1. Inspect your log home once a year.
A log home needs a visual inspection at least once a year. The sun’s UV rays break down the lignin in wood cells, weakening the fibers and causing cracks and weathering. You’ll want to check for signs of drying wood, aging, and any pests that might want to make your home a snug hideaway.
Be sure to watch out for these:
- Landscaping that’s too tall or too close to the home;
- Faded, discolored, or damaged finish to your logs;
- Stains or darker spots that may indicate mold or a fungus that uses living sapwood for nourishment;
- Green moss or algae;
- Damaged wood from hanging outdoor fixtures, such as a hook for a garden hose;
- Mud tubes from termites;
- Sawdust, pinholes, or frass from carpenter ants
- Gaps between the logs that allow water, air, bugs, mice, or bats to infiltrate; and
- Upward-facing cracks — called checks — in your logs (although part of the natural drying process, checks that aren’t sealed can trap water and cause rot)
2. Wash the exterior of your log home with a gentle soap.
Regular cleaning of your log home exterior can prevent the need for future repairs. Plus, if your stain needs refreshing or a topcoat, it’s better to start with a surface that’s clean of dirt, pollen, spider webs, bird droppings, mold, and other grime.
Even new wood needs cleaning and conditioning because of mill glaze, a glossy type of film that develops on milled lumber, or from being out in the elements. Start at the bottom of an area where you can work for 20 to 30 minutes at a time and gently apply the suds with a long-handled soft-bristle brush or broom, letting the soap do the work.

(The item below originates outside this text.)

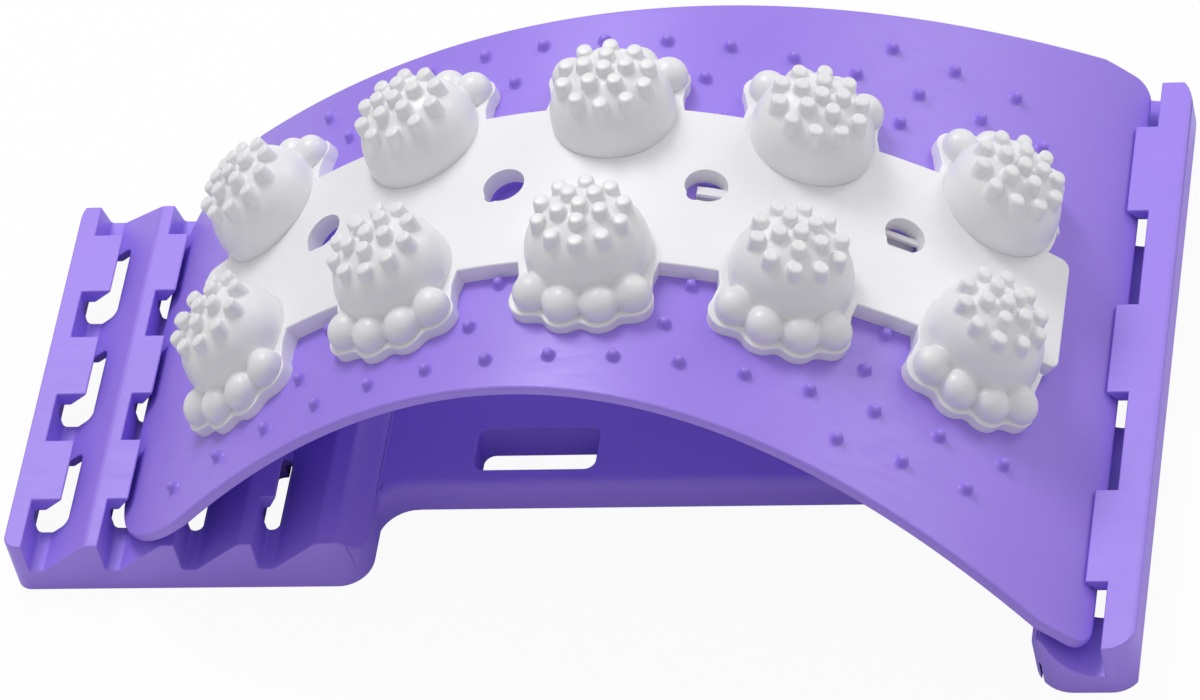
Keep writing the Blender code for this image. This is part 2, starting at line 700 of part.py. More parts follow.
    # Hollows under the beam, beside and between its slots
    edge = BEAM_WIDTH / 2 - WALL - BEAM_EDGE_RADIUS / 3
    inner_edge = SLOT_OFFSET - SLOT_WIDTH / 2 - WALL
    right_start = slot_x[1] + WALL
    right_bay = (wide_in - right_start) / BEAM_BAYS
    spans = [
        (narrow_in + WALL, slot_x[0] - WALL, edge, inner_edge),
        (slot_x[0], slot_x[1], inner_edge, inner_edge),
    ]
    for k in range(BEAM_BAYS):
        start = right_start + right_bay * k
        spans.append((start, start + right_bay - WALL, edge, inner_edge))
    for x0, x1, outer, inner in spans:
        across = [(-inner, -WALL / 2), (WALL / 2, inner)]
        if outer > inner:
            across += [(-outer, -inner - WALL), (inner + WALL, outer)]
        for y0, y1 in across:
            cuts.append(prism("pocket", rectangle(x0, x1, y0, y1), under, BEAM_HEIGHT - BEAM_SKIN))

    # Hollows under the wide plate, each side of its hook holes
    for y0, y1 in pocket_bays(wide, 2 * WALL, [-WIDE_HOOK_SPACING / 2, WIDE_HOOK_SPACING / 2]):
        inner = rectangle(wide_in + WALL, WIDE_WALL - WIDE_HOLE[1] - WALL, y0, y1)
        cuts.append(prism("pocket", inner, under, WIDE_FLOOR + WIDE_SCOOP_SKIN))
        outer = rectangle(WIDE_WALL - WIDE_HOLE[0] + WALL, HALF_LENGTH - EDGE_DRAFT - 0.8 * WALL, y0, y1)
        cuts.append(prism("pocket", outer, under, BASE_HEIGHT - SKIN))
    boolean(base, joined("cuts", cuts), "DIFFERENCE")
    tidy(base)
    return finish(base, "base_frame", paint)


# Panel

def stud(arc, across):
    rings = []
    for radius, level in ((STUD_RADIUS, -MM), (STUD_RADIUS * 0.45, STUD_HEIGHT)):
        rings.append([(x, y, level) for x, y in circle(arc, across, radius, STUD_SIDES)])
    return stacked("stud", rings)


def stud_places():
    places = []
    for across, middle, pitch, first, last, step in STUD_ROWS:
        k = first
        while k <= last:
            x = middle + pitch * k - STUD_CLOSING * k * abs(k)
            places += [(arc_at(x), across), (arc_at(x), -across)]
            k += step
    return places


def head_arcs():
    middle = (HEADS_PER_SIDE - 1) / 2
    return [(k - middle) * HEAD_PITCH for k in range(HEADS_PER_SIDE)]


def window_places():
    """Windows midway between the heads; the first one sits off that pitch."""
    places = [(arc + HEAD_PITCH / 2, WINDOW_OFFSET) for arc in head_arcs()[:-1]]
    arc, across = places[0]
    places[0] = (arc + FIRST_WINDOW_SHIFT[0], across + FIRST_WINDOW_SHIFT[1])
    return places


def build_panel(paint):
    panel = prism("panel", panel_outline(), -PANEL_THICKNESS, 0.0)
    boolean(panel, joined("studs", [stud(*place) for place in stud_places()]), "UNION")
    holes = []
    for arc in head_arcs():
        for side in (-1, 1):
            outline = circle(arc, side * HEAD_OFFSET, STEM_HOLE_RADIUS)
            holes.append(prism("hole", outline, -2 * PANEL_THICKNESS, PANEL_THICKNESS))
    for (arc, across), length in zip(window_places(), PANEL_HOLE_LENGTHS):
        if length > 0:
            right = arc + PANEL_HOLE_LENGTHS[-1] / 2
            near = across - PANEL_HOLE_WIDTH / 2
            outline = rectangle(right - length, right, near, near + PANEL_HOLE_WIDTH)
            holes.append(prism("hole", outline, -2 * PANEL_THICKNESS, PANEL_THICKNESS))
    boolean(panel, joined("holes", holes), "DIFFERENCE")
    tidy(panel)
    bend(panel)
    return finish(panel, "arch_board", paint)


# Strip

def tab_shapes(arc, side):
    """Neck and scallops of one cloud-shaped tab beside the strip."""
    centre = side * HEAD_OFFSET
    neck = [(-TAB_ROOT_HALF_WIDTH, 0.0), (TAB_ROOT_HALF_WIDTH, 0.0)]
    neck += [(TAB_HALF_WIDTH, TAB_NECK_REACH), (TAB_HALF_WIDTH, TAB_REACH)]
    neck += [(-TAB_HALF_WIDTH, TAB_REACH), (-TAB_HALF_WIDTH, TAB_NECK_REACH)]
    outline = [(arc + x, centre + side * y) for x, y in neck]
    shapes = [prism("neck", outline, GAP, STRIP_TOP)]
    for along, outward in SCALLOP_PLACES:
        outline = circle(arc + along, centre + side * outward, SCALLOP_RADIUS, SCALLOP_SIDES)
        shapes.append(prism("scallop", outline, GAP, STRIP_TOP))
    return shapes


def tab_level(across):
    """Upper face of strip and tabs: level over the strip, then falling outward."""
    share = (abs(across) - TAB_SLOPE_START) / (TAB_SLOPE_END - TAB_SLOPE_START)
    return STRIP_TOP - TAB_DROP * max(share, 0.0)


def slope_tabs(strip):
    shape = bmesh.new()
    shape.from_mesh(strip.data)
    bmesh.ops.triangulate(shape, faces=shape.faces)
    for side in (-1, 1):
        everything = list(shape.verts) + list(shape.edges) + list(shape.faces)
        place = (0, side * TAB_SLOPE_START, 0)
        bmesh.ops.bisect_plane(shape, geom=everything, dist=WELD, plane_co=place, plane_no=(0, 1, 0))
    for vert in shape.verts:
        if abs(vert.co.z - STRIP_TOP) < ON_LEVEL:
            vert.co.z = tab_level(vert.co.y)
    shape.to_mesh(strip.data)
    shape.free()


def build_strip(paint):
    corners = rectangle(-STRIP_LEFT_REACH, STRIP_RIGHT_REACH, -STRIP_HALF_WIDTH, STRIP_HALF_WIDTH, STRIP_CORNER)
    strip = prism("strip", corners, GAP, STRIP_TOP)
    for arc in head_arcs():
        for side in (-1, 1):
            for shape in tab_shapes(arc, side):
                boolean(strip, shape, "UNION")
    slope_tabs(strip)
    cuts = []
    for arc, across in window_places():
        outline = circle(arc, across, WINDOW_RADIUS, SCALLOP_SIDES)
        window = prism("window", outline, -STRIP_TOP, 2 * STRIP_TOP)
        notch_place = (arc + WINDOW_NOTCH_PLACE[0], across + WINDOW_NOTCH_PLACE[1])
        notch = prism("notch", circle(*notch_place, WINDOW_NOTCH_RADIUS), STRIP_TOP / 2, 2 * STRIP_TOP)
        boolean(window, notch, "UNION")
        cuts.append(window)
    for arc in head_arcs():
        for side in (-1, 1):
            outline = circle(arc, side * HEAD_OFFSET, STEM_HOLE_RADIUS)
            cuts.append(prism("hole", outline, -STRIP_TOP, 2 * STRIP_TOP))
    # Hollows of the underside, between the windows and the head sockets
    hollow_y = STRIP_HALF_WIDTH - STRIP_WALL
    for arc, across in window_places():
        inner = WINDOW_RADIUS + across + STRIP_WALL
        for side in (-1, 1):
            span = sorted((side * inner, side * hollow_y))
            outline = rectangle(arc - HOLLOW_REACH, arc + HOLLOW_REACH, *span)
            cuts.append(prism("hollow", outline, -STRIP_TOP, STRIP_TOP - STRIP_SKIN))
    boolean(strip, joined("cuts", cuts), "DIFFERENCE")
    # Retaining bars across the bottom of two windows
    bars = []
    for (arc, across), window_bars in zip(window_places(), WINDOW_BARS):
        for offset, width in window_bars:
            middle = across + offset
            outline = rectangle(arc - BAR_REACH, arc + BAR_REACH, middle - width / 2, middle + width / 2)
            bars.append(prism("bar", outline, GAP, GAP + BAR_THICKNESS))
    boolean(strip, joined("bars", bars), "UNION")
    tidy(strip)
    bend(strip)
    return finish(strip, "massage_strip", paint)


# Heads

def dome():
    """Round-topped shell of a head on a straight skirt."""
    levels = [(DOME_RADIUS, -SKIRT_DEPTH)]
    for r in range(DOME_RINGS):
        turn = radians(84) * r / DOME_RINGS
        levels.append((DOME_RADIUS * cos(turn), DOME_HEIGHT * sin(turn)))
    rings = [[(x, y, level) for x, y in circle(0.0, 0.0, radius, DOME_SIDES)] for radius, level in levels]
    rings.append([(x, y, DOME_HEIGHT) for x, y in circle(0.0, 0.0, DOME_RADIUS * 0.1, DOME_SIDES)])
    return stacked("dome", rings)


def ball(x, y):
    """One ball of the chain, on a narrower foot that reaches the tab."""
    levels = [(BALL_RADIUS * cos(radians(BALL_LATITUDES[0])), -BALL_FOOT)]
    for latitude in BALL_LATITUDES:
        turn = radians(latitude)
        levels.append((BALL_RADIUS * cos(turn), BALL_RISE + BALL_RADIUS * sin(turn)))
    levels.append((BALL_RADIUS * 0.2, BALL_RISE + BALL_RADIUS))
    rings = [[(px, py, level) for px, py in circle(x, y, radius, BALL_SIDES)] for radius, level in levels]
    return stacked("ball", rings)


def peg_places(side):
    """Pegs in rings round a middle one, the first of each ring facing outward."""
    places = []
    for radius, count in PEG_RINGS:
        for k in range(count):
            turn = side * (pi / 2 + 2 * pi * k / count)
            places.append((radius * cos(turn), radius * sin(turn)))
    return places


def peg(x, y):
    surface = DOME_HEIGHT * sqrt(1 - (x * x + y * y) / DOME_RADIUS ** 2)
    rings = []
    for radius, level in ((PEG_RADIUS, surface - PEG_ROOT), (PEG_TIP_RADIUS, surface + PEG_PROUD)):
        rings.append([(px, py, level) for px, py in circle(x, y, radius, PEG_SIDES)])
    return stacked("peg", rings)


def head_blank(side):
    """Dome, pegs, four balls and the web that ties them, before the foot is cut."""
    head = dome()
    for along, outward in BALL_PLACES:
        boolean(head, ball(along, side * outward), "UNION")
    web = [(x * WEB_SHARE, side * y * WEB_SHARE) for x, y in BALL_PLACES]
    web = [(web[0][0], 0.0)] + web + [(web[-1][0], 0.0)]
    boolean(head, prism("web", web, -BALL_FOOT, WEB_HEIGHT), "UNION")
    boolean(head, joined("pegs", [peg(x, y) for x, y in peg_places(side)]), "UNION")
    return head


def seat_cutter(arc):
    """Everything below the upper face of strip and tabs, with a small clearance."""
    edge = BALL_PLACES[1][1] + HEAD_OFFSET + 3 * BALL_RADIUS
    section = [(-edge, -3 * STRIP_TOP), (edge, -3 * STRIP_TOP)]
    for across in (edge, TAB_SLOPE_START, -TAB_SLOPE_START, -edge):
        section.append((across, tab_level(across) + GAP))
    reach = BALL_PLACES[1][1] + 3 * BALL_RADIUS
    cutter = prism("seat", section, arc - reach, arc + reach, axis="X")
    bend(cutter)
    return cutter


def stem(side):
    """Snap stem that holds the head, the strip and the panel together."""
    under = -STRIP_TOP - PANEL_THICKNESS - 3 * GAP
    rings = []
    levels = [
        (STEM_RADIUS * 0.8, under - BARB_LENGTH),
        (BARB_RADIUS, under - BARB_LENGTH * 0.3),
        (BARB_RADIUS, under),
        (STEM_RADIUS, under),
        (STEM_RADIUS, STEM_ROOT),
    ]
    for radius, level in levels:
        rings.append([(x, y, level) for x, y in circle(0.0, 0.0, radius)])
    return stacked("stem", rings)


def build_head(name, blank, arc, side, paint):
    head = bpy.data.objects.new(name, blank.data.copy())
    bpy.context.scene.collection.objects.link(head)
    frame = arch_frame(arc, side * HEAD_OFFSET, STRIP_TOP)
    cutter = seat_cutter(arc)
    cutter.data.transform(frame.inverted())
    boolean(head, cutter, "DIFFERENCE")
    boolean(head, stem(side), "UNION")
    tidy(head)
    head.matrix_world = frame
    return finish(head, name, paint, smooth_angle=38.0)


clear_scene()
build_base(material("purple_base_plastic", (0.37, 0.25, 0.80), 0.42))
build_panel(material("purple_panel_plastic", (0.38, 0.26, 0.82), 0.40))
build_strip(material("white_strip_plastic", (0.83, 0.82, 0.85), 0.38))
head_paint = material("white_head_plastic", (0.78, 0.78, 0.80), 0.36)
for side, side_name in ((-1, "near"), (1, "far")):
    blank_head = head_blank(side)
    for number, head_arc in enumerate(head_arcs(), start=1):
        build_head("head_%s_%d" % (side_name, number), blank_head, head_arc, side, head_paint)
    bpy.data.objects.remove(blank_head, do_unlink=True)
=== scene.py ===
# Looks of the lumbar back stretcher: a purple base and flexed panel with white massage pieces.
# Metres, +Z up; X runs along the arch towards the wide end, Y across it.

from math import atan2, ceil, cos, hypot, pi, radians, sin, sqrt, tan

import bmesh
import bpy
from mathutils import Matrix, Vector


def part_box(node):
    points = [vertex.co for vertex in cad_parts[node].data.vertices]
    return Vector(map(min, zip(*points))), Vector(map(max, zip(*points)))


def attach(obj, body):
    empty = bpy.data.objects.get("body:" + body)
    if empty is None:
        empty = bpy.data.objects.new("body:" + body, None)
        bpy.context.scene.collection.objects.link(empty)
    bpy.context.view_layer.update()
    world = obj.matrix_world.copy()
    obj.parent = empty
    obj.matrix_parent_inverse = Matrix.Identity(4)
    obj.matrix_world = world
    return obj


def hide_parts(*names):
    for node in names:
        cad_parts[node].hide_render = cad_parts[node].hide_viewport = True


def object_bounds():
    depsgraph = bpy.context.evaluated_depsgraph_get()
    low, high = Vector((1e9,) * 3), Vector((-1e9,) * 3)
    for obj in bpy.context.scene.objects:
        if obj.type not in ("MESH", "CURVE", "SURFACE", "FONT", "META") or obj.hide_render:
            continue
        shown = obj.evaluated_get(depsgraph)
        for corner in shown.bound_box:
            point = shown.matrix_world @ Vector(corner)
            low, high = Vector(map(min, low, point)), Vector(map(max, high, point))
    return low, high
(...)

Then rinse from the top down with a low-pressure garden hose or a pressure washer with a low-pressure nozzle. A washer with 2,500 to 3,000 PSI with an output of two to three gallons per minute and a 15-degree fan-tip nozzle is recommended.
3. Remove stains, mold, and mildew.
Log cabins are prone to mold and mildew growth, especially without good air circulation around the exterior. One way to remove stains and restore the wood to its natural color is with a biodegradable percarbonate-based cleaner, after you wash your logs. An alternative for removing mold or mildew is this mixture:
- 1 cup trisodium phosphate or detergent without ammonia
- 1 quart of household bleach
- 3 quarts of warm water
Wear goggles and rubber gloves and apply the solution to the affected area with a hand-pump garden sprayer. Allow it to set for 5-10 minutes, then pressure rinse thoroughly with clean water. Chlorine left on wood will damage any coatings applied over it.
4. How to test whether your cabin needs a new topcoat.
Check the condition of your stain, preferably after rainfall or after you’ve washed the home’s exterior. Does any water bead or sheet away? If so, the stain or topcoat is in good shape. If the water darkens the wood, the topcoat is likely gone.
Once the house is dry, check if it needs stain or topcoat by using masking tape. Apply a piece to one of the logs, make sure it’s stuck firm, and then pull it off. If you notice about 40% to 50% of the tape covered with finish, then you need to re-stain, Murdock says.
5. Tips for effective staining
- Before applying any stain or topcoat, test it first in a small area (such as two square feet) because the color will change after it dries.
The Log Home Store recommends different types of stains. Each requires different prep and application methods and drying time to reach its true color. - Mix stain or topcoat every 15 to 20 minutes, preferably with a tool such as a mixing paddle for your drill to ensure even coverage.
To keep color coats consistent as you use up containers, “box” the containers throughout the application. In other words, when you have about one-quarter left in the first container, open the next and pour one-quarter of the new container into the old one. Continue with the mixed stain, then repeat. - Always work where there’s a natural break, such as on one wall at a time, and move completely across an entire log.
Use an airless sprayer, such as the Wagner Twin Stroke Piston Pump. If you ask a friend to brush behind you with a soft brush until the stain is thin, you’ll have no lap marks, Murdock advises. If you’re using a ladder for high places, skip that log where the ladder touches and do the rest of the wall first, Murdock adds. Once the rest of the wall dries, go back and stain or coat the log where the ladder was to avoid any ladder marks or unevenness.
6. Be diligent about pest control
With any wood-based home, catching pests in time can stop excessive decay. Long-horned beetles, carpenter bees, and termites love log homes, but bed bugs, flies, borers, spiders, squirrels, chipmunks, and even woodpeckers also can leave their mark.
If you treat your log home with borate — a natural chemical compound of oxygen and boron — you likely don’t need to inspect the wood as often for signs of pests.
Listen for any strange noises from beneath the floor, on the ceiling, or inside the walls. Depending on the size and level of infestation, you can fumigate a cabin on your own, but if you find this difficult, schedule an inspection and treatment with a professional exterminator.
Seal and fix cracks and openings to keep pests at bay. In addition, cover all food and tuck it away in the fridge or other storage containers, just like when you’re camping. Clean all garbage bins regularly to remove any food scents that can attract bugs or small animals.